I like living in a synesthetic and creative mix of music, and painting, and writing. Combining mixed media and paint melodies and color metaphors and visual sounds in a silent explosion of color on a multi-dimensional flat canvas satisfies me. With touches of Van Gogh, Matisse, Dufy, Kandinsky, Picasso, Pollock, Lee Krasner, Stuart Davis, Peter Max, Merello, and others, I try to weave together these sensory threads of life into my work.
Living in that place between memory and hope, I continue to explore the desire for meaning we humans experience
Living in that place between memory and hope, I continue to explore the desire for meaning we humans experience—that searching for patterns we can recognize, that comfort zone of the familiar. And yet I find that many of my pieces exist in that world between the recognizable, safe, comfortable — and the illusory, discordant mysteries of structure and form. Some of my works capture the frustrating lack of clarity and meaning we too often witness or experience, but most lean toward the world of comfortable pattern and include the lighthearted whimsy of creation. Sometimes after a long day or week of working on abstract compositions or contemplating the meaning of life, the relativity of perception, the inadequacies of language, and the devaluing of knowledge, I need to paint a flower or a sailboat on the ocean, a happy dog playing a saxophone, a chicken, an abstract world-scape, or go play a round of golf.
I like to say my work has been exhibited at Joslyn Art Museum, and it was, but really it was just a one night only fundraising silent auction dinner in the Atrium! Nevertheless……….
Bud Cassiday graduated with M.A.in English from the University of Nebraska at Omaha in 1976. He has exhibited his work at several fine art galleries in Omaha and Eastern Nebraska. Bud has been a guest artist at The Omaha Community Playhouse Stage Right art auction. The Backwaters Press has featured Bud’s work as the cover illustrations for two of its poetry publications. Bud’s sketch of the Durham Science building at UNO has been featured on the cover of several UNO Algebra textbooks.

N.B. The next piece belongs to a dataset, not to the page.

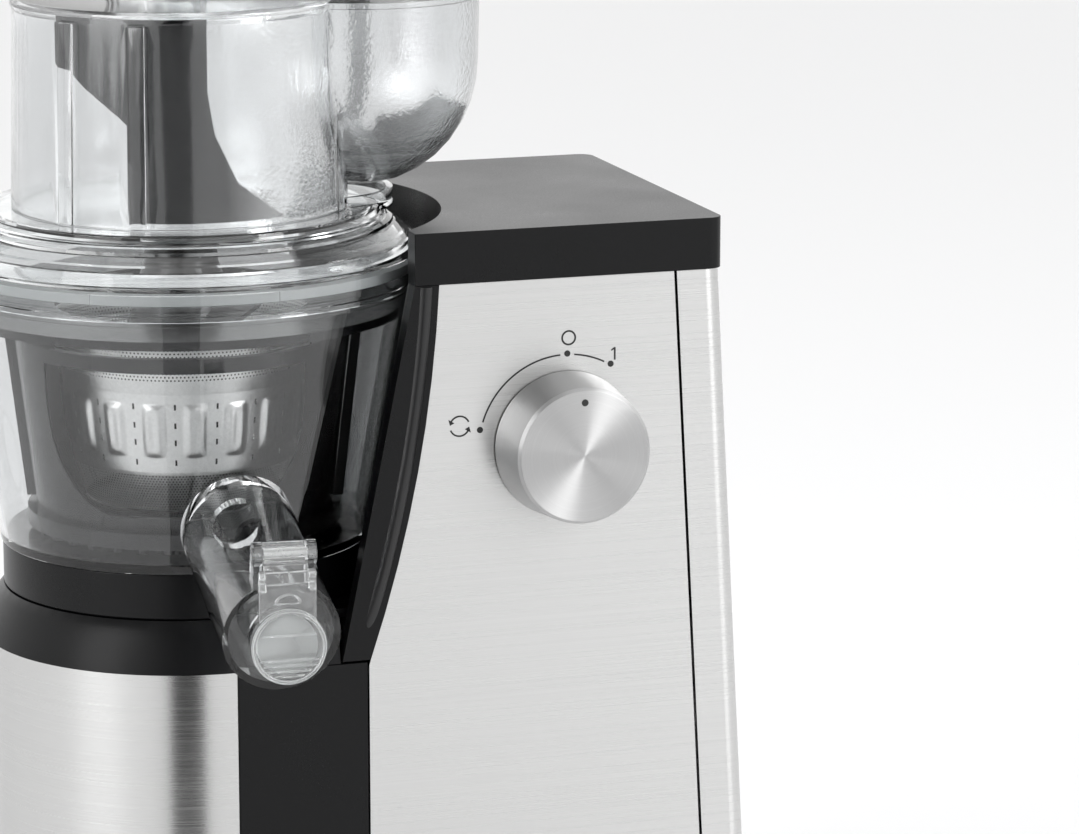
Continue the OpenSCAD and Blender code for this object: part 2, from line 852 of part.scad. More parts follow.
sieve_top_z = 273;
sieve_skin = [[44, 273], [41.4, 255], [40.4, 252], [37.2, 225], [32.5, 211]];

module strainer_mesh() {
    sheet = 0.8;
    place() color(steel) rotate_extrude()
        polygon(concat(sieve_skin, [for (k = [4:-1:0]) sieve_skin[k] - [sheet, 0]]));
}

module strainer_frame() {
    place() color(smoke) {
        difference() {
            rod(72.6, sieve_top_z + 0.1, sieve_top_z + 3);
            translate([0, 0, sieve_top_z]) cylinder(r = 42.4, h = 5);
        }
        tube(32.4, 16.4, 208.8, 210.9);
    }
}

// Ring gear under the strainer turns the brush the opposite way to the auger
bowl_module = 1.5;
auger_teeth = 18;
idler_teeth = 14;
ring_teeth = 46;
bowl_gear_z1 = 201.4;
bowl_gear_z2 = 207.2;
idler_dir = 90;

module brush_frame() {
    ring_r = 52.5;
    wall = 2.6;
    lobes = 36;
    window_mid = 252;
    window_edge = [[42, 262], [41.6, 247], [40.2, 237], [37.4, 229], [33, 221.5], [27.5, 216], [21, 213]];
    window = concat(window_edge, [for (k = [len(window_edge) - 1:-1:0])
        [-window_edge[k][0], window_edge[k][1]]]);
    place() color(smoke) {
        difference() {
            rod(ring_r, bowl_gear_z1 + 1.6, bowl_gear_z2 + 1);
            rotate([0, 0, idler_dir + 180 / ring_teeth]) translate([0, 0, bowl_gear_z1 - 1])
                linear_extrude(10) polygon(gear_outline(bowl_module, ring_teeth, gear_ded, gear_add,
                    -tooth_slack * bowl_module));
        }
        for (k = [0:lobes - 1]) rotate([0, 0, 360 * k / lobes])
            translate([ring_r - 3.2, 0, 0]) rod(2.2, bowl_gear_z1, bowl_gear_z1 + 2);
        difference() {
            rotate_extrude() polygon([[49.4, 208], [56, 267], [56 - wall, 267], [49.4 - wall, 208]]);
            for (side = [0, 180]) rotate([0, 0, window_mid + side]) rotate([90, 0, 90])
                translate([0, 0, 20]) linear_extrude(70) polygon(window);
        }
    }
}

module wiper_blades() {
    place() color(rubber) for (a = [162, 342]) rotate([0, 0, a]) rotate([90, 0, 0])
        translate([0, 0, -1.1]) linear_extrude(2.2)
            polygon([[49.7, 209.5], [56.2, 266], [59.5, 266], [53, 209.5]]);
}

module auger() {
    flight_w = 4.4;
    place() color("#3b3230") difference() {
        union() {
            rotate_extrude() polygon([[0, 214], [20, 214], [23, 235], [20, 262], [12, 288], [9, 292], [0, 292]]);
            rod(15.6, bowl_gear_z2 - 0.1, 214.1);
            gear(bowl_module, auger_teeth, bowl_gear_z1, bowl_gear_z2, idler_dir);
            for (a = [0, 180]) rotate([0, 0, a]) translate([0, 0, 214.5])
                linear_extrude(height = 66, twist = -330, slices = 40, $fn = 4)
                    translate([14, -flight_w / 2]) square([16.2, flight_w]);
        }
        rod(9.5, bowl_gear_z1 - 1, 226);
    }
}

module auger_socket() {
    place() color(steel) difference() {
        rod(9.5, 205.6, 225.9);
        translate([0, 0, 200]) cylinder(r = hex_r + 0.12, h = 23.5, $fn = 6);
    }
}

module idler_gear() {
    place() color(white) rotate([0, 0, idler_dir - 90]) translate([0, idler_y, 0]) difference() {
        gear(bowl_module, idler_teeth, bowl_gear_z1 - 0.6, bowl_gear_z2 - 0.6, 270 + 180 / idler_teeth);
        rod(idler_pin_r + 0.05, 200, 210);
    }
}

// ---- Lid and hopper ----

lobe_ring_x = 43;
lobe_ring_r = 29;
feed_x = 8;
feed_r = 26;
lug_out = 0.7;
lug_turn = -102.7;
lug_half = 22;
lug_z = [288.3, 291.9];

module lid_ring() {
    floor_t = 2.5;
    skin = [[lid_r - 0.3, lid_z], [lid_r - 0.3, lid_z + 1.7], [lid_r - 0.8, lid_z + 2],
        [lid_r - 0.8, lid_z + 2.8], [lid_r, lid_z + 3.1], [lid_r, lid_skirt_top_z - 0.5],
        [lid_r - 0.6, lid_skirt_top_z], [76.9, 298.2], [76.2, 298.6], [74.6, 299.8], [73.9, 300.4],
        [71.1, 302.5], [70.4, 302.8], [70.1, 303.8], [68.3, 304.8], [67.9, 305.3], [66.8, 305.6],
        [66.3, 306.2], [65.7, 307.8], [65, lid_top_z]];
    inner = [[61.5, lid_top_z - floor_t], [62.4, 304], [66.6, 301.4], [73.2, 296.2],
        [lid_r - 2.5, 293], [lid_r - 2.5, lid_z]];
    place() color(clear) difference() {
        union() {
            rotate_extrude() polygon(concat(skin, [[0, lid_top_z], [0, lid_top_z - floor_t]], inner));
            intersection() {
                tube(lid_r + lug_out, lid_r - 1, lug_z[0], lug_z[1]);
                for (s = [0, 180]) rotate([0, 0, lug_turn + s]) linear_extrude(lid_top_z)
                    polygon([[0, 0], 90 * [cos(lug_half), sin(lug_half)], [90, 0],
                        90 * [cos(lug_half), -sin(lug_half)]]);
            }
            translate([lobe_ring_x, 0, 0]) {
                rod(lobe_ring_r, lid_top_z - floor_t, lid_top_z);
                difference() {
                    rod(lobe_ring_r, lid_top_z - 0.1, lid_top_z + 3.4);
                    rod(lobe_ring_r - 2.2, lid_top_z - 1, lid_top_z + 5);
                    translate([-lobe_ring_x, 0, 0]) rod(drum_r + 0.3, lid_top_z - 1, lid_top_z + 5);
                }
            }
        }
        translate([feed_x, 0, 0]) rod(feed_r, 300, 312);
    }
}

module lid_seal() {
    place() color(white) tube(76.8, 72, bowl_top_z + gap, 291.4);
}

drum_lip_z = drum_top_z - 4;
chute_r = 23.5;
lobe_mid_z = 354;
lobe_depth = 42;
chute_wall = 2.2;
draft = 1.8;

function lobe_point(t, inset) =
    [(lobe_r - inset) * cos(t), lobe_mid_z - (lobe_depth - inset) * sin(t)];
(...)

Bud regularly donates his art for non-profit fund-raising events.
Bud was an honorary judge for the YWCA’s Children’s Art Against Violence contest in 2007 and 2008. Bud’s art was featured in 2012 at the UNO Criss Library H. Don and Connie J. Osborne Family Gallery and in 2013 at the Dr. Joyce Norene Wilson Gallery at Bellevue University. Bud’s work can be seen at UNO’s Criss Library, Midlands Hospital in Papillion, Ne., as well as corporate and non-profit organizations including Zaiss & Co., The Susan Thompson Buffett Foundation office, and The Nonprofit Foundation of the Midlands. Bud’s liturgical art hangs in the sanctuary at First Central Congregational United Church of Christ at 36th and Harney in Omaha. Hundreds of Bud’s paintings are in private collections.